The film is narrated by Harley herself, adding a fun, Deadpool like charm. Ironic, considering the idea Quinn has become the Deadpool of the DC universe…His last film even saw him protecting a rebellious youngster, as Quinn does here with Cassandra Cain.
Along the way we are introduced to characters like Dinah Lance (Jurnee Smollett-Bell) and Helena Bertinelli (Mary Elizabeth Winstead), more commonly known as Black Canary and The Huntress, both original members of The Birds of Prey in the comics. The film and script do a great job of integrating these characters into the story and making them a part of the action.
Reports of reshoots involving John Wick and Deadpool stunt director Chad Stahelski caused fear for many fans, but the changes seemed to have certainly made a difference with effective and kick-ass set pieces that do a great job of providing comic book action that doesn’t rely on guns or cheap effects. Harley’s police department break-in and final chase are great examples of visually fun and inventive moments.
While the film provides great hand to hand combat it does, unfortunately, mean superhuman abilities such as Black Canary’s cry are pretty underwhelming, becoming little more than a wail used once in the final scene.
Despite this, the film makes a valiant effort to make Huntress, Canary, and Montoya, funny, charismatic and layered, with memorable moments from each of them. The final fight at the abandoned Fair is inventive and ties them all together, meaning it will be great to see them again on the big screen in the future.
Other standouts include Ella Jay Basco as Cassandra Cain, and Chris Messina as Victor Zsasz. Basco gives Cain a down to earth presence, mixed with some spunky attitude, leading to a believable relationship with Harley, which is unfortunately limited on time in the film’s overall story. Messina gives a hypnotic and driven performance as Zsasz, showcasing director Cathy Yan’s ability to reign in and ground her performers, especially here as we see Zsasz so clearly besotted and loyal to Ewan McGregor’s Sionis.
Speaking of which McGregor’s portrayal of Roman Sionis/ Black Mask is one of the most interesting and fascinating villains we have had for a long time. While he spends very little time in the famed mask, it is the man under the mask that is far more fascinating, playing an elaborate, particular and unhinged boss, which we get plenty of time with, in the first half.

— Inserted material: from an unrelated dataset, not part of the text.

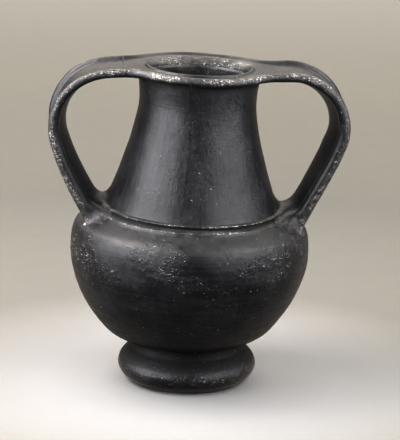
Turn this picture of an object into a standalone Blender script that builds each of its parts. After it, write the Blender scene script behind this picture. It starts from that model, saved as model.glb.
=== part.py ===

Unfortunately, his time is cut short in the second part of the movie. The script and film are clearly making up for it’s rumoured altered story, which originally would have taken away from Sionis’s grandeur.
The film rightly focuses on setting up all our female heroines and ending on a high. But to see the complex character of Sionis more integrated with the story, and adding more tension, would certainly have elevated the finale. Harley’s flipping back and fore of different events, and the overall lack of conflict leads to a thin story that is again saved by the script and performances.
One of the film's biggest strengths is definitely the luxurious and detailed sets and costumes showcased in every scene. Yan again shows a great ability to make the sets and costumes shine and become a part of the story in every detailed frame.
Birds of Prey gives us a fantastic justification for more Margot Robbie as Harley Quinn, with a fun evolution for her character, and a truly different look at Gotham City.
The soundtrack looks to make a big statement but is largely overshadowed by the better visuals, with the film bringing back an element criticized in Suicide Squad by layering graphics and titles to explain parts of the story. While this does work better with Quinn's aesthetic and narration, it is still somewhat lazy. The Birds of Prey themselves have plenty of potential, in a fun ride, especially at a time of year when action isn’t dominating the box office.
Birds of Prey features laughs, striking visuals but a mixed story that should still please the majority of audiences, but misses some opportune moments for bigger drama.